### WRITTEN EXERCISE
Repeat, exactly as written, every line from the one holding "turn=(90, 0, 0))" through the one holding "before = set(bpy.data.objects)". Leave out all other lines.
----
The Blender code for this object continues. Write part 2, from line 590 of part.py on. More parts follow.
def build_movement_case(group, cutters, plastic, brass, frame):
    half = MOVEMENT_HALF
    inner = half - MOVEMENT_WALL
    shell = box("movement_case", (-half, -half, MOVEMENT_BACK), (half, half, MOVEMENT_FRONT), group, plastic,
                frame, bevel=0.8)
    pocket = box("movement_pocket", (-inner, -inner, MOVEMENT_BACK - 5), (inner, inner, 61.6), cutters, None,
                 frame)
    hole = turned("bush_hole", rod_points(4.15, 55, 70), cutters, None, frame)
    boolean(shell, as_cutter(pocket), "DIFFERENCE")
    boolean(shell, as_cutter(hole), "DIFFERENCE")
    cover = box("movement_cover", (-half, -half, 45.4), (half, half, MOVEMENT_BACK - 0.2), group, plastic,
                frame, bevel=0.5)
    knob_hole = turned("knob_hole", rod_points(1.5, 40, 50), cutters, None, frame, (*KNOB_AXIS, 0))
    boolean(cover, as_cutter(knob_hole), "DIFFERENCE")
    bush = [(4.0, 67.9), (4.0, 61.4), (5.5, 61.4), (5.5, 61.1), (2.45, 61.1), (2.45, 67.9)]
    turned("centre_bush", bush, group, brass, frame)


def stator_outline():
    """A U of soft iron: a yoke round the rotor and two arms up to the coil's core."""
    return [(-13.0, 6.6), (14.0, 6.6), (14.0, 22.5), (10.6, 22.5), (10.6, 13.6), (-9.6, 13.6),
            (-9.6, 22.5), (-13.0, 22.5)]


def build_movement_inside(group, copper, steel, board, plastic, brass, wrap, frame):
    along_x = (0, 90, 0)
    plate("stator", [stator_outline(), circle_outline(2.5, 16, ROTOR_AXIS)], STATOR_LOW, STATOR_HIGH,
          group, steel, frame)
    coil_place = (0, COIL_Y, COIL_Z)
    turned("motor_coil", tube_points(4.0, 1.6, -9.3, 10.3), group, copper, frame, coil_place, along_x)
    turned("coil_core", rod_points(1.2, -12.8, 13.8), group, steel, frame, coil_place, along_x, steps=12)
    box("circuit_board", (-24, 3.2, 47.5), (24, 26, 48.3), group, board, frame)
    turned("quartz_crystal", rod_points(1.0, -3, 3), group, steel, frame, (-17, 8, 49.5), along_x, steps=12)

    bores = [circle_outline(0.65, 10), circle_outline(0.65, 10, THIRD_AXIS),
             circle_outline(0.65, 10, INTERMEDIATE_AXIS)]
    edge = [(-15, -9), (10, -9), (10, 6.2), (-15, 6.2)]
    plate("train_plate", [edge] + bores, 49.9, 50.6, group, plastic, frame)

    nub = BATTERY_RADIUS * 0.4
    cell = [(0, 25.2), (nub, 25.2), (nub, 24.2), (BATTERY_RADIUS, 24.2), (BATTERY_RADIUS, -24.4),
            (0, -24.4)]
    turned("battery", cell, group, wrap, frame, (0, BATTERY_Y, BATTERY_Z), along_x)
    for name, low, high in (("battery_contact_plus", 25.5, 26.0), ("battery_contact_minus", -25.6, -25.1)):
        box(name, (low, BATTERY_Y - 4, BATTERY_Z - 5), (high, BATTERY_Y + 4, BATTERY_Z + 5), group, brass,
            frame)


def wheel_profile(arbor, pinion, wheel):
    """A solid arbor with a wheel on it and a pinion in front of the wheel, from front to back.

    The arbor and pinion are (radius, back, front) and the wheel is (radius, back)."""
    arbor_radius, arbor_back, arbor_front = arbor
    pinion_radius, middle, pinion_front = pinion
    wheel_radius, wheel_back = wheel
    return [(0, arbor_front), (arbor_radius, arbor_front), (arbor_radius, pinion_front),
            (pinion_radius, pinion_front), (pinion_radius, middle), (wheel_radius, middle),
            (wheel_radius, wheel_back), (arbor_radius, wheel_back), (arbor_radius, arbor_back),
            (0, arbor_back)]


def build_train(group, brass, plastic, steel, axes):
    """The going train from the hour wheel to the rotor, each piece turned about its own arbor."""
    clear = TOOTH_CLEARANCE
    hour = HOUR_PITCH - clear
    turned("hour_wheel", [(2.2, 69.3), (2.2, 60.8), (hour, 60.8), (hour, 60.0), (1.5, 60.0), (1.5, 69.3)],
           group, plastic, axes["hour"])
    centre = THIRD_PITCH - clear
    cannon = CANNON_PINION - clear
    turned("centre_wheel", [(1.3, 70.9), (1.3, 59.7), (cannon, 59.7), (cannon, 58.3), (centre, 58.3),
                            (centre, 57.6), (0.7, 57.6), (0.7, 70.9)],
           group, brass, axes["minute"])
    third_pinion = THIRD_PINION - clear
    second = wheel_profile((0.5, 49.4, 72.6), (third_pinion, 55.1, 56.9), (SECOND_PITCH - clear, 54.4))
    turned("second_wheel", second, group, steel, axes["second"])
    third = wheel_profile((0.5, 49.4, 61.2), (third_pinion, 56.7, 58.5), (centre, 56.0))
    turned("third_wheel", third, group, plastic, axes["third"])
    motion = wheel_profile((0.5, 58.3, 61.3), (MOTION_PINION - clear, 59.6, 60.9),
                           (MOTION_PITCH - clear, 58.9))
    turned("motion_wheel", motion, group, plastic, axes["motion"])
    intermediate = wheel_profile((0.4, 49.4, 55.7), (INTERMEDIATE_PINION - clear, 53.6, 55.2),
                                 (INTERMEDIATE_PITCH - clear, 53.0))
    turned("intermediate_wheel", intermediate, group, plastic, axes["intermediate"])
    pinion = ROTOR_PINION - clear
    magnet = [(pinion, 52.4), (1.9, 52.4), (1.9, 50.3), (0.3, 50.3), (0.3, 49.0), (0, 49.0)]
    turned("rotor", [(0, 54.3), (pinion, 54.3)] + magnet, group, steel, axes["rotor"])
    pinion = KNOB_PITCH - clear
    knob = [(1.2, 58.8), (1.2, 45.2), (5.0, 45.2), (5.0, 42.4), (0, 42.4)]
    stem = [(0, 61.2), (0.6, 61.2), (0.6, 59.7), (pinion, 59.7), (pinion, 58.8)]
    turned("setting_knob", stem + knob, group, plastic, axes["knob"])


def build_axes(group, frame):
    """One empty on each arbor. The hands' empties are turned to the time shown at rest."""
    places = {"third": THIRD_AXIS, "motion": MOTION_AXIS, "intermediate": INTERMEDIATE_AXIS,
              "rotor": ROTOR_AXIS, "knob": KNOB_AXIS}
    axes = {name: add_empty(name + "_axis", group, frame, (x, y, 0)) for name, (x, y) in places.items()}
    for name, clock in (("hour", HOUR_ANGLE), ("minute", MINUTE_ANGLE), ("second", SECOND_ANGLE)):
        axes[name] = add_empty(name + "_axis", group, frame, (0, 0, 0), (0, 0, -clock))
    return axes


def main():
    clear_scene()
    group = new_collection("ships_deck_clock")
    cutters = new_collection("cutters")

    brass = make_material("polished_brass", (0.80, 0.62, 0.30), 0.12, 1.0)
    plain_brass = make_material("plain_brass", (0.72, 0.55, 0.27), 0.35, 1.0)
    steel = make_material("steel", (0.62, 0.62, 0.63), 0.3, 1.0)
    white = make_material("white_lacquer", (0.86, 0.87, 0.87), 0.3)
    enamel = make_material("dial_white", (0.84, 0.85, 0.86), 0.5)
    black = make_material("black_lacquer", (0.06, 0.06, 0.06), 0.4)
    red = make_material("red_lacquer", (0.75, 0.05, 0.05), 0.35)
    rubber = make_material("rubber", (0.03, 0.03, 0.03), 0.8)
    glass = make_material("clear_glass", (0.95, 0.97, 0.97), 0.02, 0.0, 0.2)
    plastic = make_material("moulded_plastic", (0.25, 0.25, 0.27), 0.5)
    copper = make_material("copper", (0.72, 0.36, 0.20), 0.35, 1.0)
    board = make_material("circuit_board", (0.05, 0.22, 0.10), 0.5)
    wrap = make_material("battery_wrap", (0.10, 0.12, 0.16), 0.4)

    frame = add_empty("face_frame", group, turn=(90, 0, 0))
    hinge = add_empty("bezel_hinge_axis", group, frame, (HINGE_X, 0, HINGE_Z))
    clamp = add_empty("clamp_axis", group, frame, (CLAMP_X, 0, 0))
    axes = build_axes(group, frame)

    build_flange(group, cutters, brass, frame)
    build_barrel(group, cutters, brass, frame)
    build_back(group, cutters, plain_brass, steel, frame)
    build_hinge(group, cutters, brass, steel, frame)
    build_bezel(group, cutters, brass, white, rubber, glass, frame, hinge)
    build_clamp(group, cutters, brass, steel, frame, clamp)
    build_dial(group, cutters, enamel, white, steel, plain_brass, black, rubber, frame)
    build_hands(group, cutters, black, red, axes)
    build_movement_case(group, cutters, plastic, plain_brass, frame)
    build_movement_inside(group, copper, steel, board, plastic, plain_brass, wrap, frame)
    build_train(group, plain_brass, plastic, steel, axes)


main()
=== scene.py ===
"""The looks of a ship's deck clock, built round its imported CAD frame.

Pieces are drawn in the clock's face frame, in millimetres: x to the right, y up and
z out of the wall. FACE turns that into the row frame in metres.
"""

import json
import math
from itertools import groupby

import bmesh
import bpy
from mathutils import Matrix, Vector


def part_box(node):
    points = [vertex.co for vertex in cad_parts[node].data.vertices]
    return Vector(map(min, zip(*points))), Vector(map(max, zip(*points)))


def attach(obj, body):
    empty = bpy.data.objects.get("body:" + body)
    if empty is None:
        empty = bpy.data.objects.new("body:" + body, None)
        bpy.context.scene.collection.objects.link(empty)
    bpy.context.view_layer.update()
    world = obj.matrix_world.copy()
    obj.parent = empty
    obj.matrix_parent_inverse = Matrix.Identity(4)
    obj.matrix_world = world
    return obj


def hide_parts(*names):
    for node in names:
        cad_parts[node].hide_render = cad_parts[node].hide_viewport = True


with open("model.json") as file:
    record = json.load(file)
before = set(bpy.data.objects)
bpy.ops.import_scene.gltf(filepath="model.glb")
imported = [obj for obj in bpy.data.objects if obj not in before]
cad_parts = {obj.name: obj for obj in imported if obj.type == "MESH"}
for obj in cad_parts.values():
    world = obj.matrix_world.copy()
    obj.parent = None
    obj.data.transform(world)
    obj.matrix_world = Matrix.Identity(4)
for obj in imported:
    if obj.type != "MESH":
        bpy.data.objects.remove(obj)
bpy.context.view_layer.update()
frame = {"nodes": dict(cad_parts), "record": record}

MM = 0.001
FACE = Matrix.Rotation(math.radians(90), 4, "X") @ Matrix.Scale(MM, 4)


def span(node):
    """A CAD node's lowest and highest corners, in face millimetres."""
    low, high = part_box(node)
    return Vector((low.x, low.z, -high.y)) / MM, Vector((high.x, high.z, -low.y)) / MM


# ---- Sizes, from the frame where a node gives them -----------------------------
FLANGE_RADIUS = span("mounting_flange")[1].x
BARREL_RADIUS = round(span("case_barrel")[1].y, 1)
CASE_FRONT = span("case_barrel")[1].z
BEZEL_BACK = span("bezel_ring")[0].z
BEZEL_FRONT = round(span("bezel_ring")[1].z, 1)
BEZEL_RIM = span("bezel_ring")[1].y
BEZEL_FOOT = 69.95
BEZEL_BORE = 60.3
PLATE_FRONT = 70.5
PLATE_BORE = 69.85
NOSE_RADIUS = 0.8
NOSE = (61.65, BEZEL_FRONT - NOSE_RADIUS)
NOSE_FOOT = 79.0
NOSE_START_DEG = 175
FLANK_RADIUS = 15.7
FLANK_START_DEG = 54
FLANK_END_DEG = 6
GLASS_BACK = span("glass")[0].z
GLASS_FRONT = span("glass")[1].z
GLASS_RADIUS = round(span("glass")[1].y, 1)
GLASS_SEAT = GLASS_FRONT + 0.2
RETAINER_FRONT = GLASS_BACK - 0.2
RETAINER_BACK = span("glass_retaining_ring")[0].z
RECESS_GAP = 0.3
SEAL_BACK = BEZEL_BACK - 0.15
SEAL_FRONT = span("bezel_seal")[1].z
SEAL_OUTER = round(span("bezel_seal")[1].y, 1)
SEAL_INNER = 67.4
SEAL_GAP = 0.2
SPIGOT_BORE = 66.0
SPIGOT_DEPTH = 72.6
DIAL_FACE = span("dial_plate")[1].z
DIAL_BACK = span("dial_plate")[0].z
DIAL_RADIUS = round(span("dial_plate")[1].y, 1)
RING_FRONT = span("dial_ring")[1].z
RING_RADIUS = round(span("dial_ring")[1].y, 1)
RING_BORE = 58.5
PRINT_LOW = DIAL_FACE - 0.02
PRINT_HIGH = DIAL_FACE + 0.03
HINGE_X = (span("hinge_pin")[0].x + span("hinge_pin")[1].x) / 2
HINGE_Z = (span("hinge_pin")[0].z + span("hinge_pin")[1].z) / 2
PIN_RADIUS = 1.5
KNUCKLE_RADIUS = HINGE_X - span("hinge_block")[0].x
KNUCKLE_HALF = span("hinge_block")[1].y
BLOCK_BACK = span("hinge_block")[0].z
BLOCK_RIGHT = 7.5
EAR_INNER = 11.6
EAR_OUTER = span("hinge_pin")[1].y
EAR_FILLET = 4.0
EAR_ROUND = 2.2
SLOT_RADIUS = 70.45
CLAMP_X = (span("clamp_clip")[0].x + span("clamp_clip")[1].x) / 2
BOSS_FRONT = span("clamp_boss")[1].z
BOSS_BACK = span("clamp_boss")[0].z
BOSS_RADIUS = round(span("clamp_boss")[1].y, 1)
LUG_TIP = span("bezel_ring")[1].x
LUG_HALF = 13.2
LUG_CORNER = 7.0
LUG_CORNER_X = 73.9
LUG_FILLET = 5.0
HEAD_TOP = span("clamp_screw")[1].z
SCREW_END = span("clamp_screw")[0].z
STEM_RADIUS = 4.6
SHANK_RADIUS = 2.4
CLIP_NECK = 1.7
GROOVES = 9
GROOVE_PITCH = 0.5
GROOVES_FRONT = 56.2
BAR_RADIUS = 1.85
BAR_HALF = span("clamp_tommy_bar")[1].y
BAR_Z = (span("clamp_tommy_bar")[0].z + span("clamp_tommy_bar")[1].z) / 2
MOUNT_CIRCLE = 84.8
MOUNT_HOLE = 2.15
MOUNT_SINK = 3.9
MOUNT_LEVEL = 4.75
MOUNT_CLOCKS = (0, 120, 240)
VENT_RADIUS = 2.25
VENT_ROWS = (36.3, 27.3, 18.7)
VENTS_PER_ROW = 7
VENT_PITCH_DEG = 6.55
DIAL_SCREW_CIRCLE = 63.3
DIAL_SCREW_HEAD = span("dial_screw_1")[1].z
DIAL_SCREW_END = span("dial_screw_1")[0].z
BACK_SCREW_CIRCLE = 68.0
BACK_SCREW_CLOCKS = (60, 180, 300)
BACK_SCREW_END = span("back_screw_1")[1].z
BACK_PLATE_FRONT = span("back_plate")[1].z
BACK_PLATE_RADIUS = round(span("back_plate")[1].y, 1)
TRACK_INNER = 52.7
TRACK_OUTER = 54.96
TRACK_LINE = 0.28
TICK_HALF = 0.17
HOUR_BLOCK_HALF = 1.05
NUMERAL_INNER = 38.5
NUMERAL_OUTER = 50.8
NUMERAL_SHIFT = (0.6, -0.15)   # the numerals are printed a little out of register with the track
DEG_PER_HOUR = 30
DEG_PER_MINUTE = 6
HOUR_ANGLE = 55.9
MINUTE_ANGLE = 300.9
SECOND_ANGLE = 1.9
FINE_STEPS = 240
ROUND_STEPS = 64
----
### RESPONSE
    frame = add_empty("face_frame", group, turn=(90, 0, 0))
    hinge = add_empty("bezel_hinge_axis", group, frame, (HINGE_X, 0, HINGE_Z))
    clamp = add_empty("clamp_axis", group, frame, (CLAMP_X, 0, 0))
    axes = build_axes(group, frame)

    build_flange(group, cutters, brass, frame)
    build_barrel(group, cutters, brass, frame)
    build_back(group, cutters, plain_brass, steel, frame)
    build_hinge(group, cutters, brass, steel, frame)
    build_bezel(group, cutters, brass, white, rubber, glass, frame, hinge)
    build_clamp(group, cutters, brass, steel, frame, clamp)
    build_dial(group, cutters, enamel, white, steel, plain_brass, black, rubber, frame)
    build_hands(group, cutters, black, red, axes)
    build_movement_case(group, cutters, plastic, plain_brass, frame)
    build_movement_inside(group, copper, steel, board, plastic, plain_brass, wrap, frame)
    build_train(group, plain_brass, plastic, steel, axes)


main()
=== scene.py ===
"""The looks of a ship's deck clock, built round its imported CAD frame.

Pieces are drawn in the clock's face frame, in millimetres: x to the right, y up and
z out of the wall. FACE turns that into the row frame in metres.
"""

import json
import math
from itertools import groupby

import bmesh
import bpy
from mathutils import Matrix, Vector


def part_box(node):
    points = [vertex.co for vertex in cad_parts[node].data.vertices]
    return Vector(map(min, zip(*points))), Vector(map(max, zip(*points)))


def attach(obj, body):
    empty = bpy.data.objects.get("body:" + body)
    if empty is None:
        empty = bpy.data.objects.new("body:" + body, None)
        bpy.context.scene.collection.objects.link(empty)
    bpy.context.view_layer.update()
    world = obj.matrix_world.copy()
    obj.parent = empty
    obj.matrix_parent_inverse = Matrix.Identity(4)
    obj.matrix_world = world
    return obj


def hide_parts(*names):
    for node in names:
        cad_parts[node].hide_render = cad_parts[node].hide_viewport = True


with open("model.json") as file:
    record = json.load(file)
before = set(bpy.data.objects)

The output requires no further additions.